### Provided material
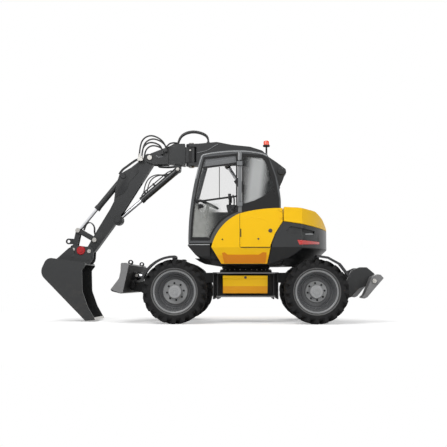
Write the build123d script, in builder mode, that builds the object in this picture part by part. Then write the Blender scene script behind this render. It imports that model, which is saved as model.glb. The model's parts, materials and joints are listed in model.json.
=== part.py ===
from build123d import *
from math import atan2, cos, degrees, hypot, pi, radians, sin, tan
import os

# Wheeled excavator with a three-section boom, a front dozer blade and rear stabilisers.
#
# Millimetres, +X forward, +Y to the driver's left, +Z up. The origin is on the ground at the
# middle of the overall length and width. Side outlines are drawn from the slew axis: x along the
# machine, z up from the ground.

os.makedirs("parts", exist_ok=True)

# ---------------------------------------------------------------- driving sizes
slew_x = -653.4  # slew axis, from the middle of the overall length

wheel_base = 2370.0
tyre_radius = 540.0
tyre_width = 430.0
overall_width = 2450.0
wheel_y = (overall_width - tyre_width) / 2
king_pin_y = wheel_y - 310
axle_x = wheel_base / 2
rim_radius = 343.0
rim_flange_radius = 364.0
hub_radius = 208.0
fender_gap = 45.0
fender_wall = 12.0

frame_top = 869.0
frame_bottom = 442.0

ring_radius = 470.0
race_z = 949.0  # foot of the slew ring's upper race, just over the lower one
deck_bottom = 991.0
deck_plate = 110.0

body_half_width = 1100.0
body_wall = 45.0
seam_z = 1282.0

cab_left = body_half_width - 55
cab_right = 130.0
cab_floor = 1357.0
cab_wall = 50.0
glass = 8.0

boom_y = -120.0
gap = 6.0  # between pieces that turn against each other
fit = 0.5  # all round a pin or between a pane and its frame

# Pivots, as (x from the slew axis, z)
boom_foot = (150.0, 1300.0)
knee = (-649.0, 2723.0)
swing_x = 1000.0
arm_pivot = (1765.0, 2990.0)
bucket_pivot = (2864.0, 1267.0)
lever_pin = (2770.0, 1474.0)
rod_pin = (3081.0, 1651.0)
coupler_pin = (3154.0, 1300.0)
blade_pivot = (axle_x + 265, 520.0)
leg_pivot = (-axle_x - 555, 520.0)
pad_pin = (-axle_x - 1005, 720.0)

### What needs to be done
Your task is to print the whole listing again exactly.

### Finished answer
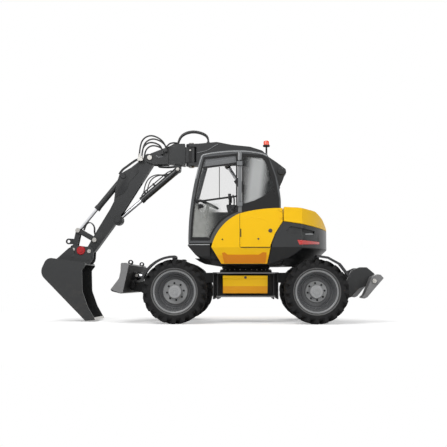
Write the build123d script, in builder mode, that builds the object in this picture part by part. Then write the Blender scene script behind this render. It imports that model, which is saved as model.glb. The model's parts, materials and joints are listed in model.json.
=== part.py ===
from build123d import *
from math import atan2, cos, degrees, hypot, pi, radians, sin, tan
import os

# Wheeled excavator with a three-section boom, a front dozer blade and rear stabilisers.
#
# Millimetres, +X forward, +Y to the driver's left, +Z up. The origin is on the ground at the
# middle of the overall length and width. Side outlines are drawn from the slew axis: x along the
# machine, z up from the ground.

os.makedirs("parts", exist_ok=True)

# ---------------------------------------------------------------- driving sizes
slew_x = -653.4  # slew axis, from the middle of the overall length

wheel_base = 2370.0
tyre_radius = 540.0
tyre_width = 430.0
overall_width = 2450.0
wheel_y = (overall_width - tyre_width) / 2
king_pin_y = wheel_y - 310
axle_x = wheel_base / 2
rim_radius = 343.0
rim_flange_radius = 364.0
hub_radius = 208.0
fender_gap = 45.0
fender_wall = 12.0

frame_top = 869.0
frame_bottom = 442.0

ring_radius = 470.0
race_z = 949.0  # foot of the slew ring's upper race, just over the lower one
deck_bottom = 991.0
deck_plate = 110.0

body_half_width = 1100.0
body_wall = 45.0
seam_z = 1282.0

cab_left = body_half_width - 55
cab_right = 130.0
cab_floor = 1357.0
cab_wall = 50.0
glass = 8.0

boom_y = -120.0
gap = 6.0  # between pieces that turn against each other
fit = 0.5  # all round a pin or between a pane and its frame

# Pivots, as (x from the slew axis, z)
boom_foot = (150.0, 1300.0)
knee = (-649.0, 2723.0)
swing_x = 1000.0
arm_pivot = (1765.0, 2990.0)
bucket_pivot = (2864.0, 1267.0)
lever_pin = (2770.0, 1474.0)
rod_pin = (3081.0, 1651.0)
coupler_pin = (3154.0, 1300.0)
blade_pivot = (axle_x + 265, 520.0)
leg_pivot = (-axle_x - 555, 520.0)
pad_pin = (-axle_x - 1005, 720.0)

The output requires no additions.